Analysis

False Profits: Air Force Contractors Reap Taxpayer-Funded Windfall

The U.S. Air Force might have paid contractors tens of millions of dollars in unwarranted profits, according to a new report by the Department of Defense Inspector General (IG).

The report concluded that the Air Force did not effectively negotiate labor profit and fees with contractors providing depot maintenance services on F-15, C-5, C-130, and C-17 aircraft at Robins Air Force Base. As a result, the IG estimated that three contractors—Boeing, Northrop Grumman, and Honeywell—were collectively paid between $9.6 million and $24.9 million in questionable profits and fees.

The IG reviewed only a small subset of Robins depot maintenance contracts—3 out of 33—so the overall amount of questionable or excessive contractor profit payments could be much higher. The three reviewed contracts are sole-source, public-private partnership (PPP) awards with an estimated value of more than $590 million through fiscal year 2019.

The IG found that Air Force contracting officials did not properly assess the relative difficulty of the work. It determined that the contracts entailed a relatively low performance risk to the contractors, which would have justified a reduced profit.
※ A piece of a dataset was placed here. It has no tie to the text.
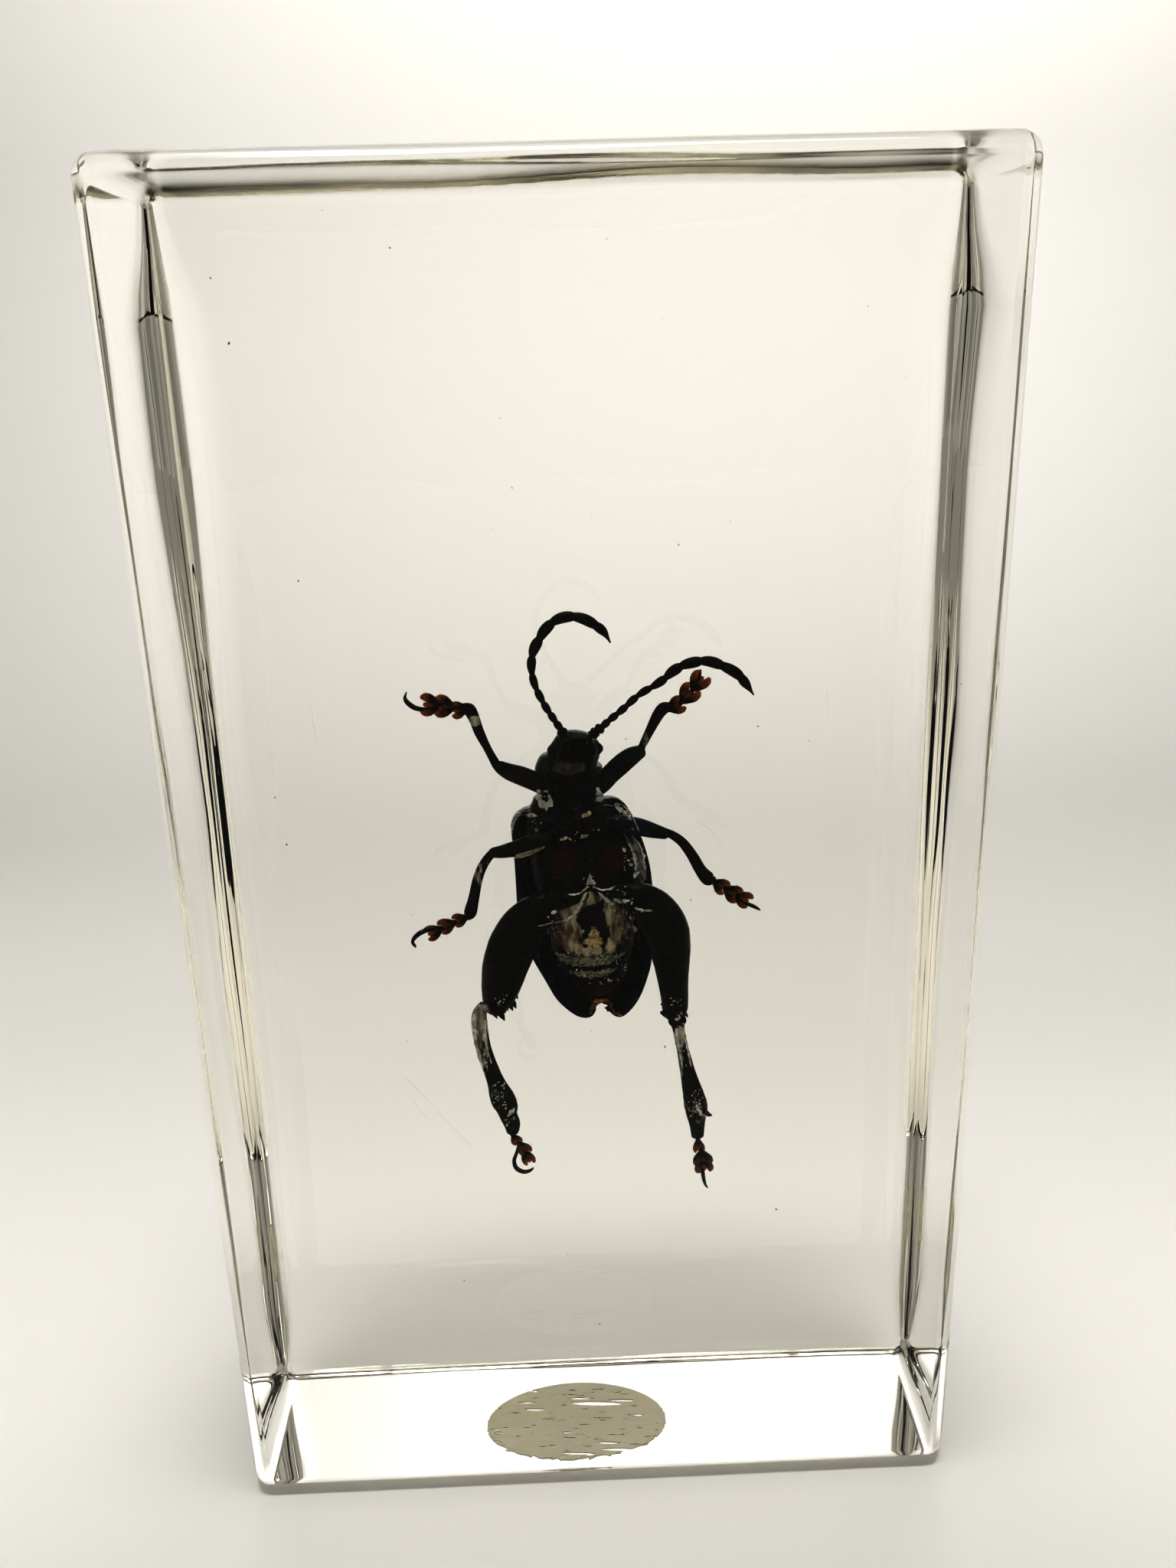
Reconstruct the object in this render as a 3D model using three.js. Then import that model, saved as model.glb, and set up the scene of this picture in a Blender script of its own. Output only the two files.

Contracting officials also did not eliminate profit and fees for “non-repair costs” (costs that did not directly support maintenance work, such as office supplies, depreciation of buildings, and salaries). Doing so would have netted the largest savings, since non-repair costs accounted for 69 to 78 percent of the profit and fees paid to the three contractors, according to the report.

“We believe that the contractor should earn a reasonable profit or fee on the depot’s work if they are responsible for a depot’s performance,” the IG reported. “However, contracting officials missed an opportunity to reduce or eliminate profit and fees for work performed by the WR-ALC [Warner Robins Air Logistics Complex] depot.”

The IG recommended ways the Air Force could improve management of the program. It did not recommend recovering any of the questionable payments.

This is not the first time the Pentagon’s watchdog has highlighted waste and mismanagement in Air Force depot maintenance PPPs. In 2010, the IG discovered serious problems in this program at several bases. For example, at Robins it found that lax Air Force oversight left Boeing owing the government $3.1 million in C-17 maintenance expenses.

We hope that the Air Force has learned from its mistakes and will make the necessary changes to ensure it can effectively collaborate with its contractor partners while keeping costs under control.